Don’t think we forgot about customizing your character though! There are two additional items you can customize your character with, similar to Runes and Masteries in other games. They are Mods and Augments. Mods modify your item purchases, changing them in a variety of ways. This is kind of nice, because there are many of them to choose from, all of which cost Merit. Augments affect two stats at a time. These are much cheaper (merit-wise) compared to Mods. You find these on your home screen under “Amplifiers” instead of on the store directly. Your Amplifier pages can hold up to 3 Mods and 4 Augments, and accounts offer three slots for Amplifier pages (and another can be purchased for merit or Crisis Coins). Crisis Coins are the in-game currency that requires real money. You can also gain Crisis Coins via Achievements in-game, and can also be used to purchase heroes.

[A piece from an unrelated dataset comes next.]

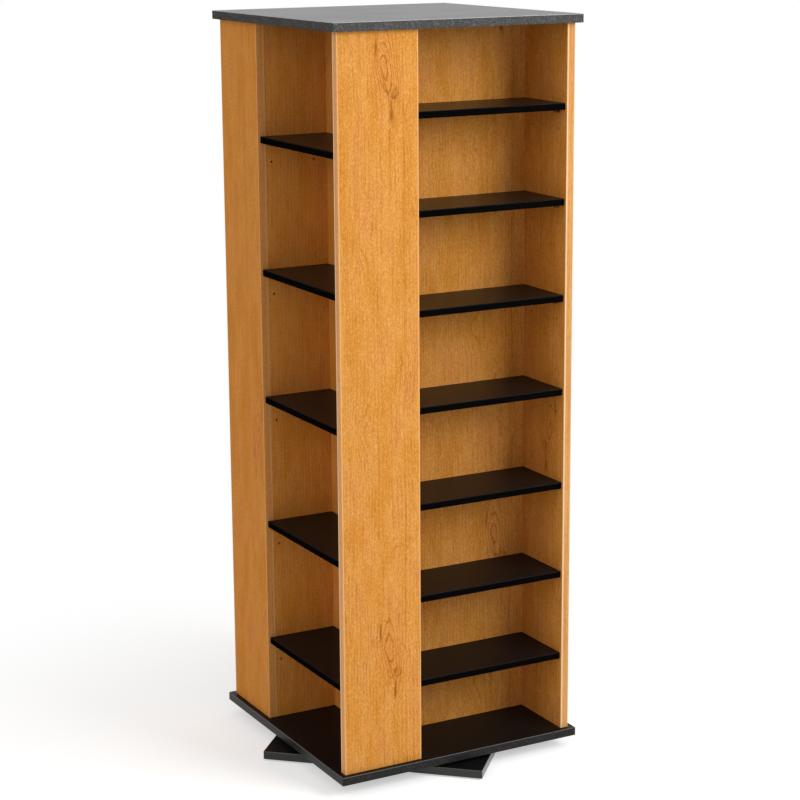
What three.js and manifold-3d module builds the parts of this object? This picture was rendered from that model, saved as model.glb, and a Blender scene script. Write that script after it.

What’s The Bottom Line: Needs Work (3/5)
DC Infinite Crisis is in the extended end of its open beta at the time of this article. The game has been in development for quite some time, and while I do love MOBAs and comics, I am disappointed. The pretense lore for the game seems quite flimsy and does not appear to hold much sway over what actually occurs. There are so many characters in the DC Universe that are not in game yet. Instead of focusing on the alternate reality characters, perhaps they could have given a role to the less popular heroes and villains, and use it as a platform to get some other comics press (and thus more revenue)? I’m thinking of Booster Gold, The Question, Deadman, and Larfleez, just to name a few. I think the Alternate Reality thing could still work, but releasing a bunch of those characters all at once might become overwhelming. I would hate this to go the way of Dawngate, and it is with that in mind I say that trying to compete or overthrow established big guns at their own game in the genre is a fools endeavor. Focus on your niche and make it work! Infinite Crisis is certainly on the right track. I believe it just needs the right promotion and continued content updates to grow into its paws.